[Provided material]:
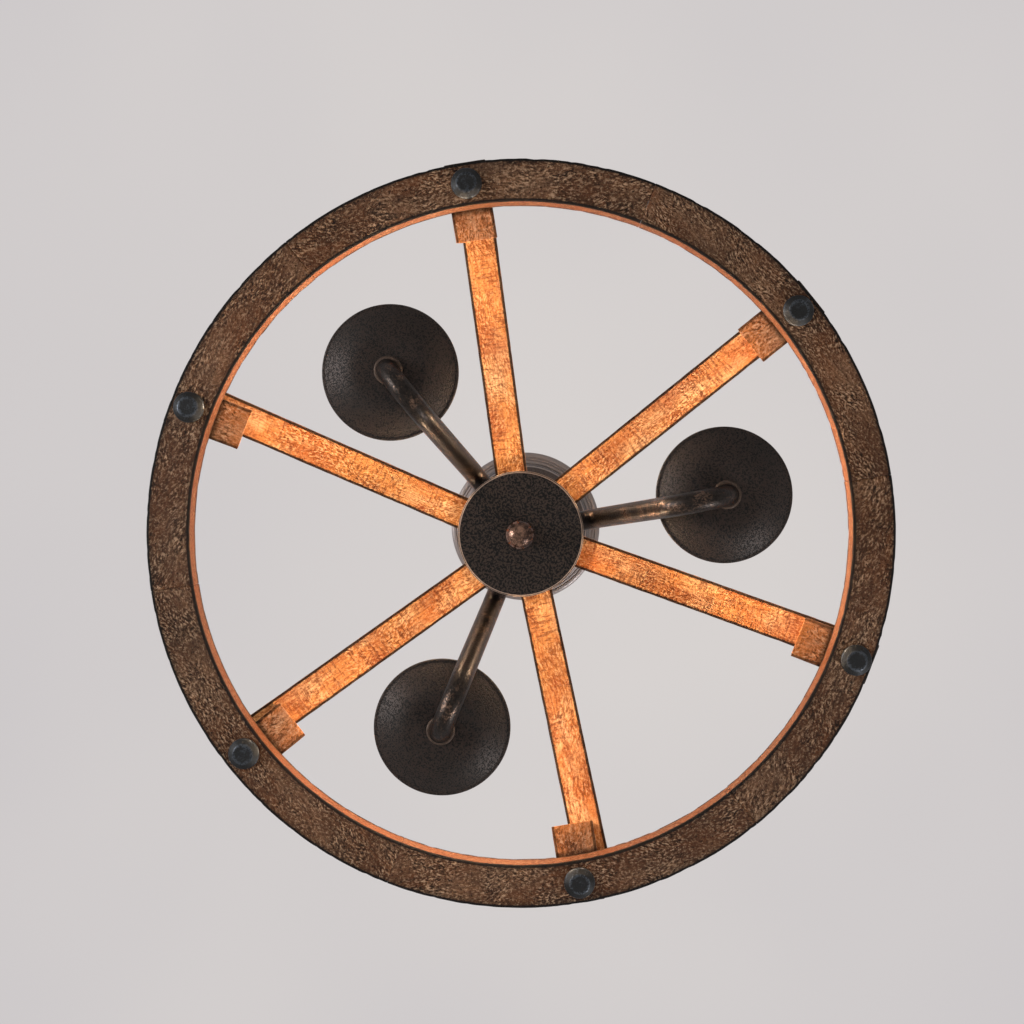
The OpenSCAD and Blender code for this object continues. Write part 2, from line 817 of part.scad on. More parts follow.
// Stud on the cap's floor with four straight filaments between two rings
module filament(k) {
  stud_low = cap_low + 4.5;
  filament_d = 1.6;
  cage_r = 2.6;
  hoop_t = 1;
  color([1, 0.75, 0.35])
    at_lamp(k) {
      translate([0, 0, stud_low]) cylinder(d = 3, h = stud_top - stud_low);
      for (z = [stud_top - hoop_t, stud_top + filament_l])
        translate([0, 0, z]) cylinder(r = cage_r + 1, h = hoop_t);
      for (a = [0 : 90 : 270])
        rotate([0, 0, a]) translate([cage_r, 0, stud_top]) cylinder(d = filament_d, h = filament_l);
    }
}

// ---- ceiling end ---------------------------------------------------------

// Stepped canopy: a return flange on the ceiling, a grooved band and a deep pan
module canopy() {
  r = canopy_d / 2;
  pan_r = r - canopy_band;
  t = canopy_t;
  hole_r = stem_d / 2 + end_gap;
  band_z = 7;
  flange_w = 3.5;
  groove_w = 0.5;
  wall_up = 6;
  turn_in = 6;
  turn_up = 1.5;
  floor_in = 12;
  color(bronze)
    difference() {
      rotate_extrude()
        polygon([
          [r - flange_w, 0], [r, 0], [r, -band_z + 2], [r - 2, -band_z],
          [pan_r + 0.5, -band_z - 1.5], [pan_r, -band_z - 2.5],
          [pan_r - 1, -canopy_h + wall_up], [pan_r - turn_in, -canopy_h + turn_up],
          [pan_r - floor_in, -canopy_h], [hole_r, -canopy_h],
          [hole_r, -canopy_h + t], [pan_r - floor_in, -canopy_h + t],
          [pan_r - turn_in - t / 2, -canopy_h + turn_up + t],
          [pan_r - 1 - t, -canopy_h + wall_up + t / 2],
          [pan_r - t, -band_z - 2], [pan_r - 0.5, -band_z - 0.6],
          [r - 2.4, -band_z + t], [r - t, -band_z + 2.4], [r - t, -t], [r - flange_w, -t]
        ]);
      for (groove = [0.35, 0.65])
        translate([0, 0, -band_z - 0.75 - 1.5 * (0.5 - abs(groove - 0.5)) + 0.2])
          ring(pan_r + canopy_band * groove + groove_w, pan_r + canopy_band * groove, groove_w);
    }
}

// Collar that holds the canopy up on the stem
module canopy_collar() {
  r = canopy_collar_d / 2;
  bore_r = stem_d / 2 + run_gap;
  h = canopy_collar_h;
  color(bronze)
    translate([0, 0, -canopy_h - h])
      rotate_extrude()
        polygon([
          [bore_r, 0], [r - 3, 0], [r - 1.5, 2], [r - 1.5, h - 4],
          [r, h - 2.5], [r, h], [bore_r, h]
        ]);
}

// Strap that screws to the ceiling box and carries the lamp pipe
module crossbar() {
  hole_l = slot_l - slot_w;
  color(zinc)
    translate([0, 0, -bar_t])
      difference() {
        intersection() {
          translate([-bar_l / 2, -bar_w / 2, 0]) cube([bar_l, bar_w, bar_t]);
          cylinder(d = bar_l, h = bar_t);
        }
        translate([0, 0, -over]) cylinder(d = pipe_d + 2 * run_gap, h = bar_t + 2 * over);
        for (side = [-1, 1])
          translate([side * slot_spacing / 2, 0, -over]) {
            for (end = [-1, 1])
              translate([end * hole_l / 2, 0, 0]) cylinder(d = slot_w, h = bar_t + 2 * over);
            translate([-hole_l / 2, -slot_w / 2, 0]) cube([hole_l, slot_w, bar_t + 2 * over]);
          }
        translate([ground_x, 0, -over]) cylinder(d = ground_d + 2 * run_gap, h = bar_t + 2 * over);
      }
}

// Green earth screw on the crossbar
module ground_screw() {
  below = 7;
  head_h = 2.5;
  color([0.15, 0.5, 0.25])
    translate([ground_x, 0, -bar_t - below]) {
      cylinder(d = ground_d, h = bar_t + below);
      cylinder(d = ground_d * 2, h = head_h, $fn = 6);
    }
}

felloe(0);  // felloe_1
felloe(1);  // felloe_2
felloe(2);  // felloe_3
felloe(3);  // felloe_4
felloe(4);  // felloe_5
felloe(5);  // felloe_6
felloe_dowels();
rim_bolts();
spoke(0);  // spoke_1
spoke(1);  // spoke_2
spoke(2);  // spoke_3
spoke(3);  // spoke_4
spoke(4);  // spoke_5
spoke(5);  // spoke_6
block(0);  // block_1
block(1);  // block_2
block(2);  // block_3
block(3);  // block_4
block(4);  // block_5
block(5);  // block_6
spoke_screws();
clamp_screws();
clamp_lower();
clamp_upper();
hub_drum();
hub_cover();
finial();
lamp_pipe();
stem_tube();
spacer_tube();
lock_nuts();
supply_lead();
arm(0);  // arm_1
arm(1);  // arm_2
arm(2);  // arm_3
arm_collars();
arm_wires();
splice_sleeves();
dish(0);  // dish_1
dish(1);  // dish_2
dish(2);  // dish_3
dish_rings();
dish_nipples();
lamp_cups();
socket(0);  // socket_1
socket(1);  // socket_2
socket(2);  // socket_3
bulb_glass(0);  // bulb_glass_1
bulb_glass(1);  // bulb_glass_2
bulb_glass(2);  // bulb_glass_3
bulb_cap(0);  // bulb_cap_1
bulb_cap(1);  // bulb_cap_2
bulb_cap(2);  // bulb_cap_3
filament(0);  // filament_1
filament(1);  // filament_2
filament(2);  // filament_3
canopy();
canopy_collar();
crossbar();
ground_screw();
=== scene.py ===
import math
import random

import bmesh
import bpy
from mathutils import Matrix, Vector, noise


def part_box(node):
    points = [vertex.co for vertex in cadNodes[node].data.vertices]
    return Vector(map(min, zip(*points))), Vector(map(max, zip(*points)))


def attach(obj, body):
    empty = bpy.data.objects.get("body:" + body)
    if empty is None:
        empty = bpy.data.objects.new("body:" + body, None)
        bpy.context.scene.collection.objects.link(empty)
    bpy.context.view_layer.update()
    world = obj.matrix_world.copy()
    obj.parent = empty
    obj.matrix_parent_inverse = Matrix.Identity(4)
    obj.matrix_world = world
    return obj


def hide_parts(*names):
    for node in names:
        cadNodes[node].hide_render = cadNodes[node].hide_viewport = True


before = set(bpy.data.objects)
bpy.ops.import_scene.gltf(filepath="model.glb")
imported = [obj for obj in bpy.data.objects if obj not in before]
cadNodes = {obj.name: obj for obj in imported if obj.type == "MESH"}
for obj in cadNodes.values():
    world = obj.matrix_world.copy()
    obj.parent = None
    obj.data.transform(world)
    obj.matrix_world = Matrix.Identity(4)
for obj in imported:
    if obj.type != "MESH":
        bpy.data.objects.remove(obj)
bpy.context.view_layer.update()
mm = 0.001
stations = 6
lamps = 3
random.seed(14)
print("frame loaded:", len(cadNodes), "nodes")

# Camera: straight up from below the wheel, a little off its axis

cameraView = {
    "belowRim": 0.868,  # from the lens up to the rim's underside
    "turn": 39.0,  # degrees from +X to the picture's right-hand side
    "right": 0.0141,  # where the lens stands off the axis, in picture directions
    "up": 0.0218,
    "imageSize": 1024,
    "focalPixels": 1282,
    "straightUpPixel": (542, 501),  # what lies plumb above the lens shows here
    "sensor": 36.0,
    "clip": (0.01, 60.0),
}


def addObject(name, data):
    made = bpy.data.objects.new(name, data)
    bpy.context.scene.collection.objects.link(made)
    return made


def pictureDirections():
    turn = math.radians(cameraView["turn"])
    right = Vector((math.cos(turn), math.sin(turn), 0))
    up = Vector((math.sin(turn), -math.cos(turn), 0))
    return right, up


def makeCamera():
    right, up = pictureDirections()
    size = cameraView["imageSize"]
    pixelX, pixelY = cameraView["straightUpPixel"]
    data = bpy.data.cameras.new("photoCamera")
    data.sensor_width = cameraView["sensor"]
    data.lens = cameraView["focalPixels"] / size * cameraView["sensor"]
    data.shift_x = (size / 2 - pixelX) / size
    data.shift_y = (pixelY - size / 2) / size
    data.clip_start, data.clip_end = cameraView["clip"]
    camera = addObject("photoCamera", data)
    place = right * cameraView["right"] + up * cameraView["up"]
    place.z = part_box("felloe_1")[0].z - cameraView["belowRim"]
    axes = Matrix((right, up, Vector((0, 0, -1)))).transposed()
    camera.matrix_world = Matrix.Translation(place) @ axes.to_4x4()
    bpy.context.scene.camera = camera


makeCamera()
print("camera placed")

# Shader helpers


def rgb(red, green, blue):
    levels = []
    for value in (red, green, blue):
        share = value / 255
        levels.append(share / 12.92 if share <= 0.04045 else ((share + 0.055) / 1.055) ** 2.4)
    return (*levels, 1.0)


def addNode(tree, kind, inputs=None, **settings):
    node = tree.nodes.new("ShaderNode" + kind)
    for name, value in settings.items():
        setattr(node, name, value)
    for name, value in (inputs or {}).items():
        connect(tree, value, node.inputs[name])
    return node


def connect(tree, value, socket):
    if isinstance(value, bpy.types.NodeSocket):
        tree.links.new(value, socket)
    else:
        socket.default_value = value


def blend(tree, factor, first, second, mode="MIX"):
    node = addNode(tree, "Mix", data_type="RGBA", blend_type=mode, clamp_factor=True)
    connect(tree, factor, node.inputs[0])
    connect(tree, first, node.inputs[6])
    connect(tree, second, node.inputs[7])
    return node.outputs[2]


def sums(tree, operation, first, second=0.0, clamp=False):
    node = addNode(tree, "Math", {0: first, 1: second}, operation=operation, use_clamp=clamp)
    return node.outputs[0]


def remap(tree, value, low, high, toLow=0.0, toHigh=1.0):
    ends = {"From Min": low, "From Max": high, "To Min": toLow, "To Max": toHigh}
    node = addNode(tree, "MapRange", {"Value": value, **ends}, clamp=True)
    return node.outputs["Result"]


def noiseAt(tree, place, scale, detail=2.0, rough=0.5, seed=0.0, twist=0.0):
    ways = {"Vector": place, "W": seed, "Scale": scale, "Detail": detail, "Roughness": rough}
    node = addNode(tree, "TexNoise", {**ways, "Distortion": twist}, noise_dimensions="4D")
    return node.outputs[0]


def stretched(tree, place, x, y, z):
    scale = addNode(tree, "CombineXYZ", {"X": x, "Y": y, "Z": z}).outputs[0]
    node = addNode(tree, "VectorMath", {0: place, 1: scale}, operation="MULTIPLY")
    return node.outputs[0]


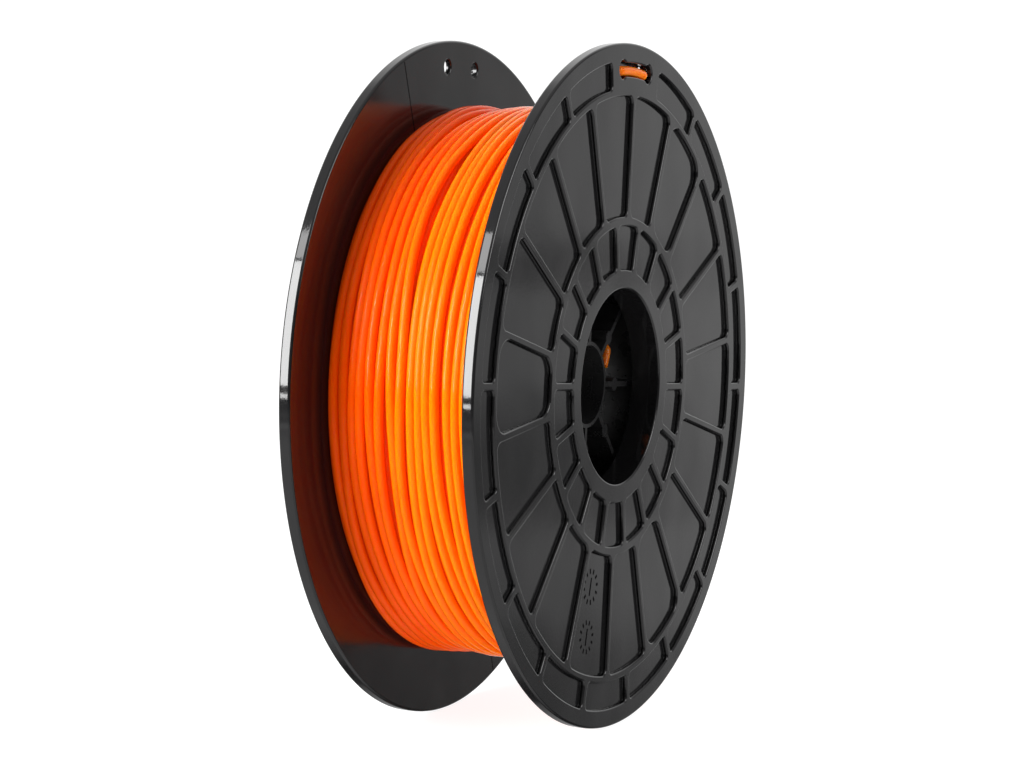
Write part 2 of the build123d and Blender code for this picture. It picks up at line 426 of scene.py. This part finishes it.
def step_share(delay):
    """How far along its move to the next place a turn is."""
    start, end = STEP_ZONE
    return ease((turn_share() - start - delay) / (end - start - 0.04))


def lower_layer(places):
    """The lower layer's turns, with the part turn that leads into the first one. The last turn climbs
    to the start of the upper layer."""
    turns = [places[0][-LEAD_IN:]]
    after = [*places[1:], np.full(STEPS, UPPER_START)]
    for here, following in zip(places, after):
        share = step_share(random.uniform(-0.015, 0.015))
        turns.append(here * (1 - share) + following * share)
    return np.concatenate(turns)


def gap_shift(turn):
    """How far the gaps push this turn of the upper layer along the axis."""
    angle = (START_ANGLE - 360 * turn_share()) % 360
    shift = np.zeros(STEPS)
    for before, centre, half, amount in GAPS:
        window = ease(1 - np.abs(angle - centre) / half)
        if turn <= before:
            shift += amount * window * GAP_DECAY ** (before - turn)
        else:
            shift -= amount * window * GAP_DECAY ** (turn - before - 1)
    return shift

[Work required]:
Quote the lines that begin at the line containing "supply_lead();" and end at the line containing "bpy.data.objects.remove(obj)", keeping both of those lines.

[Output]:
supply_lead();
arm(0);  // arm_1
arm(1);  // arm_2
arm(2);  // arm_3
arm_collars();
arm_wires();
splice_sleeves();
dish(0);  // dish_1
dish(1);  // dish_2
dish(2);  // dish_3
dish_rings();
dish_nipples();
lamp_cups();
socket(0);  // socket_1
socket(1);  // socket_2
socket(2);  // socket_3
bulb_glass(0);  // bulb_glass_1
bulb_glass(1);  // bulb_glass_2
bulb_glass(2);  // bulb_glass_3
bulb_cap(0);  // bulb_cap_1
bulb_cap(1);  // bulb_cap_2
bulb_cap(2);  // bulb_cap_3
filament(0);  // filament_1
filament(1);  // filament_2
filament(2);  // filament_3
canopy();
canopy_collar();
crossbar();
ground_screw();
=== scene.py ===
import math
import random

import bmesh
import bpy
from mathutils import Matrix, Vector, noise


def part_box(node):
    points = [vertex.co for vertex in cadNodes[node].data.vertices]
    return Vector(map(min, zip(*points))), Vector(map(max, zip(*points)))


def attach(obj, body):
    empty = bpy.data.objects.get("body:" + body)
    if empty is None:
        empty = bpy.data.objects.new("body:" + body, None)
        bpy.context.scene.collection.objects.link(empty)
    bpy.context.view_layer.update()
    world = obj.matrix_world.copy()
    obj.parent = empty
    obj.matrix_parent_inverse = Matrix.Identity(4)
    obj.matrix_world = world
    return obj


def hide_parts(*names):
    for node in names:
        cadNodes[node].hide_render = cadNodes[node].hide_viewport = True


before = set(bpy.data.objects)
bpy.ops.import_scene.gltf(filepath="model.glb")
imported = [obj for obj in bpy.data.objects if obj not in before]
cadNodes = {obj.name: obj for obj in imported if obj.type == "MESH"}
for obj in cadNodes.values():
    world = obj.matrix_world.copy()
    obj.parent = None
    obj.data.transform(world)
    obj.matrix_world = Matrix.Identity(4)
for obj in imported:
    if obj.type != "MESH":
        bpy.data.objects.remove(obj)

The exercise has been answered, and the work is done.